Rolling Stone magazine hailed the Irish band as one of "rock & roll's greatest success stories" for their artistry as well as their marathon endurance. Jimmy Iovine, one of the most high-profile producers and moguls in the US music industry, once described U2 as a four-legged table. “If one of the legs gets dented, the whole thing doesn’t fall down; the other three can support it.”

The average employee spends more than 75% of his/her time on team-based tasks. Finding the secret sauce of collaborative success has become a pretty big deal. Studies show that people working on healthy teams hold themselves to higher levels of accountability and are more motivated and innovative than people who work alone.


For those concerned with employee engagement or profitability, here's more good news. Employees who feel they are contributing members of a team are more engaged and more resilient after failures than their isolated, independent coworkers.


Research also indicates that team dynamics are more impactful to organizational success than the sum of the individual players. In other words, how the team interacts can actually zap the value of the individual members.  If organizations want to outsmart the competition, they need to understand and influence how people work together.


A mediocre team will produce mediocre results from a great idea. A great team will produce great results from a mediocre idea.

Project Aristotle


Google has studied the concept of team dynamics for years spending millions of dollars measuring everything from how frequently coworkers eat lunch together to which personality traits foster collaboration and effective communication.  In 2012, they tasked a team of psychologists, sociologists, engineers, and statisticians with Project Aristotle – an initiative designed to find out why some teams were productivity and ingenuity giants while others struggled with the most basic tasks.  They wanted to find out if collective intelligence develops from different types of collaboration that is distinct from the intelligence of any individual member.


With a sample size of 700 subjects randomly divided into small groups, the researchers assigned a series of tasks that required various types of collaboration to complete.  Some groups were incredibly innovative and successful on the tasks while others demonstrated low levels of cooperation and struggled to find viable solutions. The most interesting finding, however, was that despite the fact that the tasks were very different, teams generally succeeded or failed across the board.  Success, therefore, had little to do with the task and everything to do with the team.


Two key findings emerged:


  1. On the successful teams, everyone spoke about the same amount – something the researchers called an “equality in distribution of conversational turn-taking.” Conversely, on the poor performing teams, one or two people dominated the conversation while others contributed very little. The result was a decrease in engagement and collective intellectual capacity.
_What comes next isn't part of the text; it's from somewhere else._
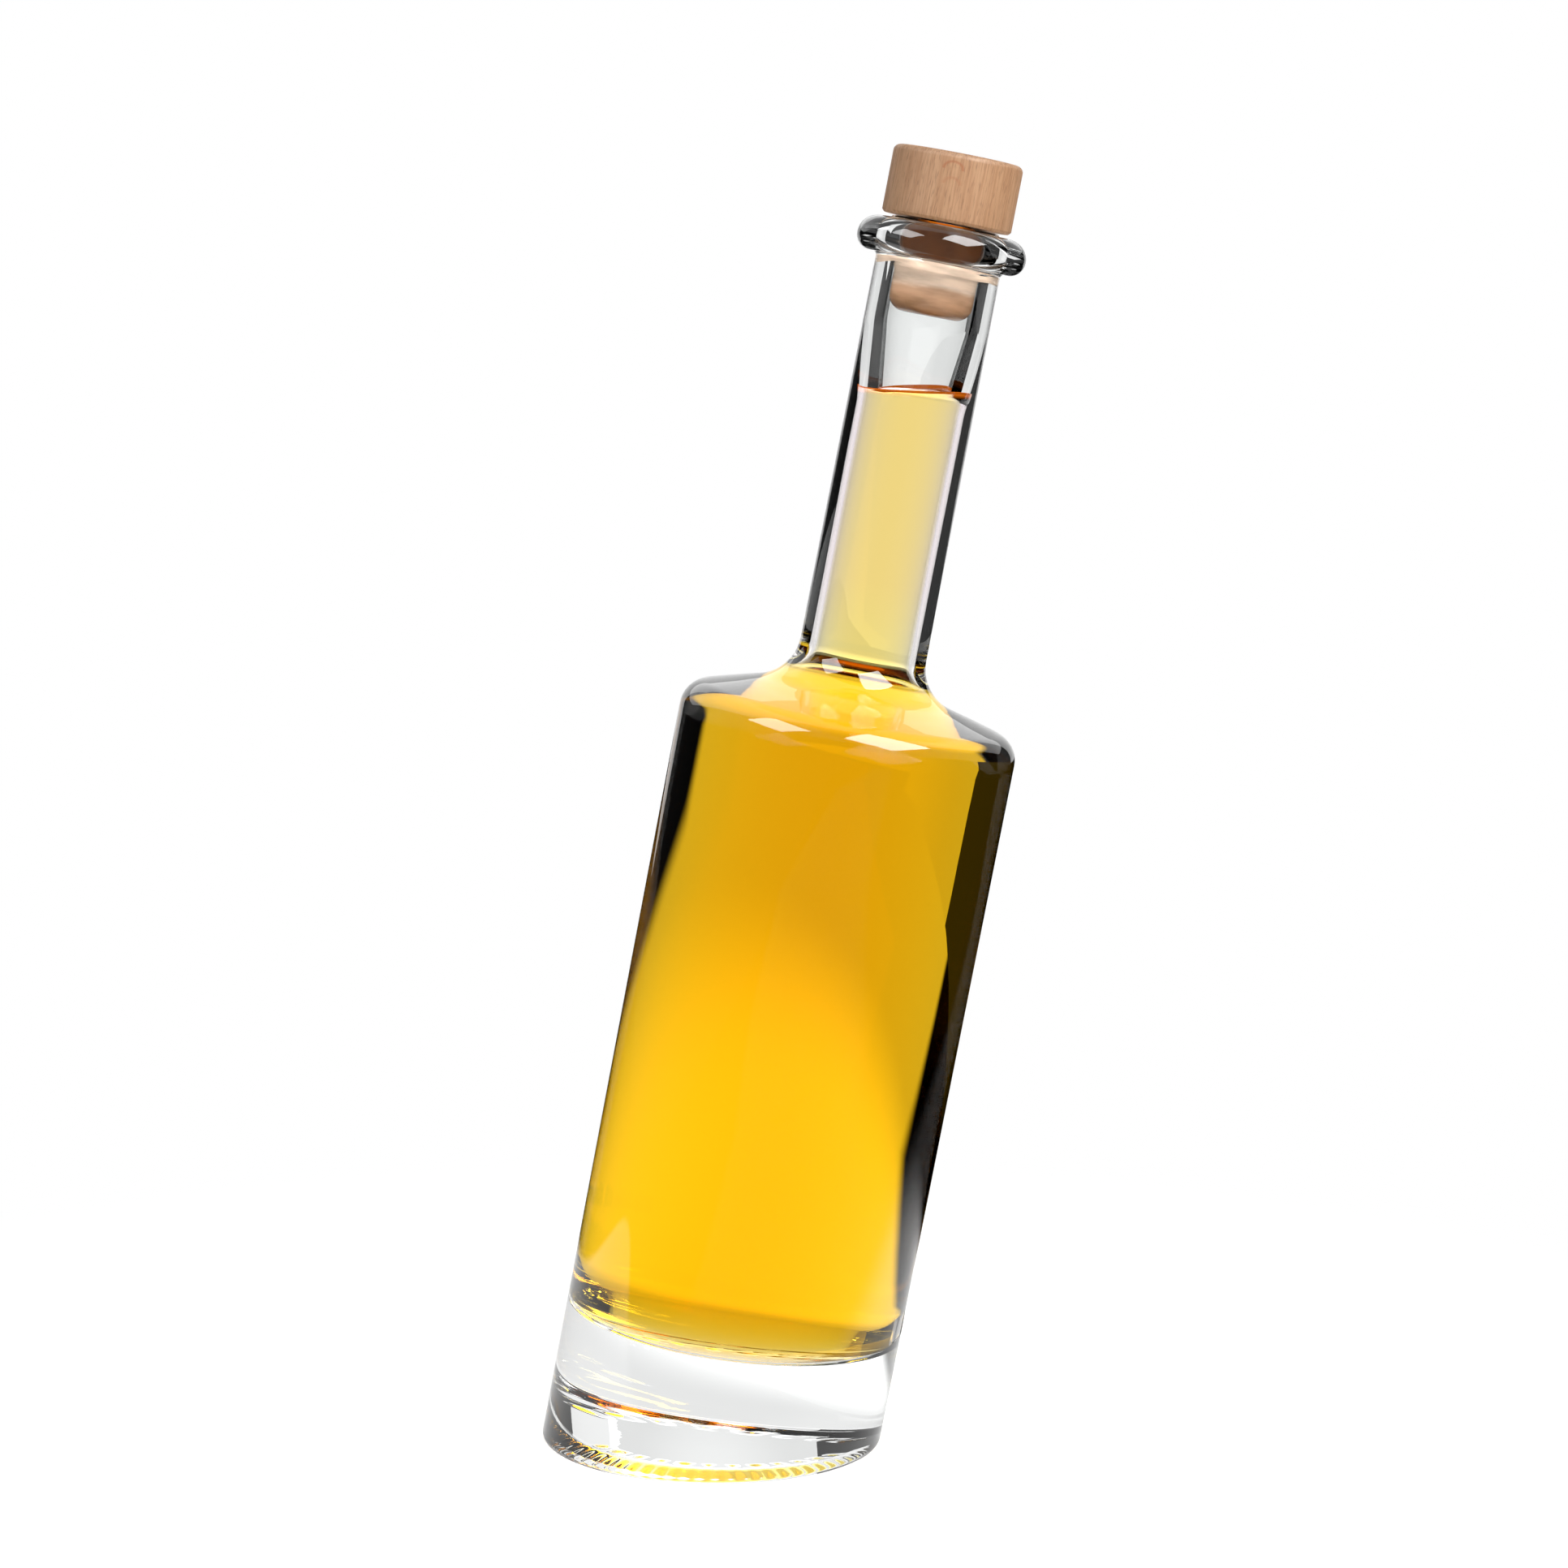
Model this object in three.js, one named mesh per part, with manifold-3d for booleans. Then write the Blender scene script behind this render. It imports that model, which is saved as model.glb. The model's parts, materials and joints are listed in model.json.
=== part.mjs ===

  2. The successful teams demonstrated higher social sensitivity than their counterparts. Social sensitivity, or the ability to read the emotions of others, is a key component of social intelligence. Social intelligence is, in turn, linked to performance on team-based problem solving.

 

In the end, the researchers discovered that when the team dynamics were inclusive, accepting, and sensitive to individual members, the groups were more successful.  They identified this as psychological safety which is directly correlated to how well people learn and recover from mistakes as well as their overall level of engagement. When psychological safety is a cultural norm - when people feel like they are part of the team that welcomes and values their contributions  - the chemistry of the brain enables greater creativity, innovation, and problem-solving.


Teams that Laugh Together Learn Together


Two interesting byproducts of psychological safety are trust and laughter. We share laughter when we trust and that laughter creates more trust.  Both laughter and trust generate neurotransmitters in your brain that stimulate healthy brain function including cognition. A growing body of educational research suggests that, when used effectively, humor combined with a sense of trust can improve learning and performance by reducing anxiety, boosting participation and increasing motivation and engagement.


Other studies show that people who laugh at work are more likely to describe their organizations as positive,  innovative, and "a place they enjoy" and less hierarchical and stressful.  Moreover, a team is much more likely to be successful when members are comfortable enough to laugh with one another.

A sense of humor is part of the art of leadership, of getting along with people, of getting things done .” – Dwight D. Eisenhower

The highs of achievement are higher when we experience them with others. The lows of failure are lower when we experience them alone. It feels good to be a contributing member of a team (thank you, oxytocin!), and something as simple as laughing together can give the team an edge.  Who knew?!


After all of the time and money that Google spent on this groundbreaking research, it turns out that achieving team success may be a simple as applying a few of the things that we learned in grade school. 


Take turns, be nice, include others, work together, be empathetic, and laugh…don’t forget to laugh.